Peter Parker and I have had a love-hate relationship for the 17 years since I had meningitis, mystery seizures, blackouts and headaches which led to the diagnosis of chronic migraine (shoutout to that first amazing neurologist I had – Dr Marise Healy!). To this day, Peter Parker causes me untold anxiety due to the unpredictable nature of the symptoms, and this anxiety of course only exacerbates the symptoms. It’s a chicken-and-egg affair, but thankfully, spiders lay eggs.


In more pleasant news – before Peter Parker decided ruin my week, I had THE MOST GLORIOUS weekend. I spent two and a half days just doing exactly what I felt like doing. That’s usually gardening.

This is Simon. Simon is (at my best estimate) between thirteen and fourteen years old. He was given to me in 2010 by a young lady in the Southern Highlands, where I lived. He was to be rehomed by five o’clock that day, or the farmer who owned the property he lived on vowed to shoot him.

Simon was raised kinda rough. He was starved so that he’d hunt mice and rats around the farm. He was raised with four dogs, and had no idea how to be touched gently without anxiety and fear. He was rumbled by those tough farm puppies and treated in that very old-school way that people still often treat cats in the country… leave them to their own devices, don’t bother even desexing them, and make them work for their supper.
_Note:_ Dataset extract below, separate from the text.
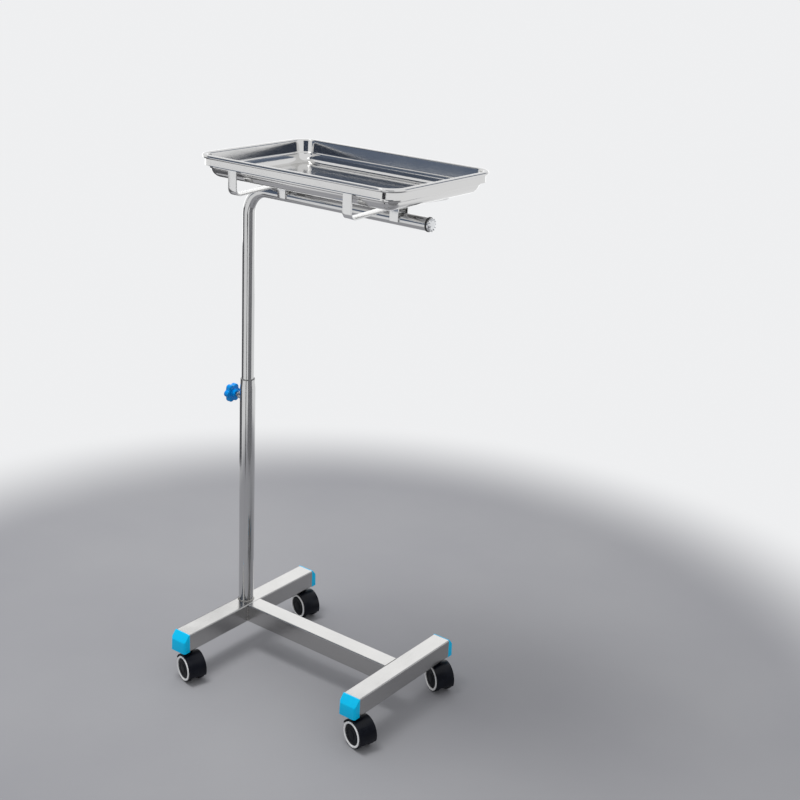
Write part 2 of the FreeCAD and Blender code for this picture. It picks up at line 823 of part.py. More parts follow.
# The origin is under the middle of the whole object's box, on the floor
whole = Part.makeCompound(list(pieces.values())).optimalBoundingBox()
shift = V(-round((whole.XMin + whole.XMax) / 2, 1), -round((whole.YMin + whole.YMax) / 2, 1), 0)
print("box", [round(v, 3) for v in (whole.XLength, whole.YLength, whole.ZLength)])
print("lowest point", round(whole.ZMin, 4))
print("column axis at", [round(v, 3) for v in shift])
print("leg top", leg_top, "column top", column_top, "arm", arm_z, "rim top", rim_top)

os.makedirs("parts", exist_ok=True)
for name, shape in pieces.items():
    shape.translate(shift)
    shape.exportStep("parts/" + name + ".step")
print(len(pieces), "pieces written")
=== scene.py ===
# %% [markdown]
# An instrument tray stand, dressed for a render
#
# The real object is a polished steel tray that lies on a bent tube, over an open-sided base on
# four casters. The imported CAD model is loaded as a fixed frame, which already has every part in
# its place. This lesson adds what solids leave out: the camera, a plain studio, the finishes,
# and pieces whose edges, bends, welds and threads are as soft or as fine as the real ones.

# %% Load the frame
import json
import math

import bmesh
import bpy
from mathutils import Matrix, Vector


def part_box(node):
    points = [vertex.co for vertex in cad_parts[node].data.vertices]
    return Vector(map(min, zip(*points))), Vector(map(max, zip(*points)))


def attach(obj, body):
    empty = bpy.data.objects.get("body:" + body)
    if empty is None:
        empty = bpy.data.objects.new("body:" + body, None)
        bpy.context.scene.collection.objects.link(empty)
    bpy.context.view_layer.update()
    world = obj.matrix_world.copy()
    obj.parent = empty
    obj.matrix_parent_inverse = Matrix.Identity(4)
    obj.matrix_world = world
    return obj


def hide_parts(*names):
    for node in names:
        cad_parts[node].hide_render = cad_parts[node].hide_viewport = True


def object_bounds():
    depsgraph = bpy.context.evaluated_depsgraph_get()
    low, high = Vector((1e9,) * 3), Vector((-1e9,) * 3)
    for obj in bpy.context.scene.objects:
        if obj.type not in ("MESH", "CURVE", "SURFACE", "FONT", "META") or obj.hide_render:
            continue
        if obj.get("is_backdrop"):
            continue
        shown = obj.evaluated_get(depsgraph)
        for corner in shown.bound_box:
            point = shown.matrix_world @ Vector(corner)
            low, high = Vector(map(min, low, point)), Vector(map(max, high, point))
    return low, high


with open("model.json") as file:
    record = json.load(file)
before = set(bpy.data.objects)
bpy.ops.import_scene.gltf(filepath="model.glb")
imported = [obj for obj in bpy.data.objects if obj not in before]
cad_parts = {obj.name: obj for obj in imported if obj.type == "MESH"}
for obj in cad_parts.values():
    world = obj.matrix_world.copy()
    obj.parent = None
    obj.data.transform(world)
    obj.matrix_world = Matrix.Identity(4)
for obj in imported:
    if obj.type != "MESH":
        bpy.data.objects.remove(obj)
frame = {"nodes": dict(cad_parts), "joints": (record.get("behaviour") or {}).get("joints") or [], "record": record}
cad_low, cad_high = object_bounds()
nodes = frame["nodes"]
corners = ("front_left", "rear_left", "front_right", "rear_right")
mm = 0.001


def new_object(name, data):
    """Makes an object and puts it in the scene."""
    made = bpy.data.objects.new(name, data)
    bpy.context.scene.collection.objects.link(made)
    return made



# %% [markdown]
# The camera
#
# A photograph fixes where its camera stood. These numbers come from fitting a perspective
# camera to the measured edges of the stand. It looks down about 20 degrees from the front
# right, leans nearly 3 degrees, and has a lens of about 60 mm on a 36 mm sensor. The picture
# is not shifted, so the same camera also works from other sides.

# %% Camera
camera_place = Vector((1.5553, -1.8776, 1.5045))
camera_yaw = math.radians(36.218)
camera_pitch = math.radians(19.813)
camera_roll = math.radians(2.816)
camera_lens = 59.48


def camera_axes():
    """Right, up and backward directions of the camera, as the columns of a rotation."""
    level_right = Vector((math.cos(camera_yaw), math.sin(camera_yaw), 0))
    ahead = Vector((-math.sin(camera_yaw), math.cos(camera_yaw), 0))
    forward = ahead * math.cos(camera_pitch) - Vector((0, 0, math.sin(camera_pitch)))
    level_up = level_right.cross(forward)
    right = level_right * math.cos(camera_roll) + level_up * math.sin(camera_roll)
    up = level_up * math.cos(camera_roll) - level_right * math.sin(camera_roll)
    return Matrix((right, up, -forward)).transposed()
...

Above all, never, ever show them affection and love.

The day this young lady delivered Simon to my house, he jumped up on top of the television (which was something you could do in those days) and growled at everyone. He growled at me, he growled at my little girl who was eight at the time (now twenty), and he growled at me. He didn’t trust anyone. He didn’t even understand what a cuddle was. He would bite and scratch and growl if I held him too long.

These days, he’s obsessed with coercing cuddles out of me in the sunshine. Saturday-Caturday is his favourite day, because that’s when the family tends to spend a lot of the day outdoors. He likes to listen to retro hits of the fifties and sixties, and he likes to get really dusty in a particular sunny flat spot in the garden. I like to watch him writhing around in his sun-warmed dusty patch. He relaxes me.

He spends the entire day with me, wherever I am outdoors. However, I cannot pat him incorrectly, lest I lose a hand. He still bites for fun, and jumps out from behind bushes – or his favourite hiding spot – behind the wheels of my car. He only ever jumps out at my 8 year old with his claws in, playfully grabbing her around the legs. I have no such privilege. I cop the claws square in the calf muscles.

Simon is all at once sweet and sinister. I adore him and loathe him.

The feeling is, I presume, mutual.

I hope you enjoyed my post-migraine rambling about my experience of migraines, and the introduction to my quite awful cat. I shall be resuming my studies this afternoon. I feel quite better now.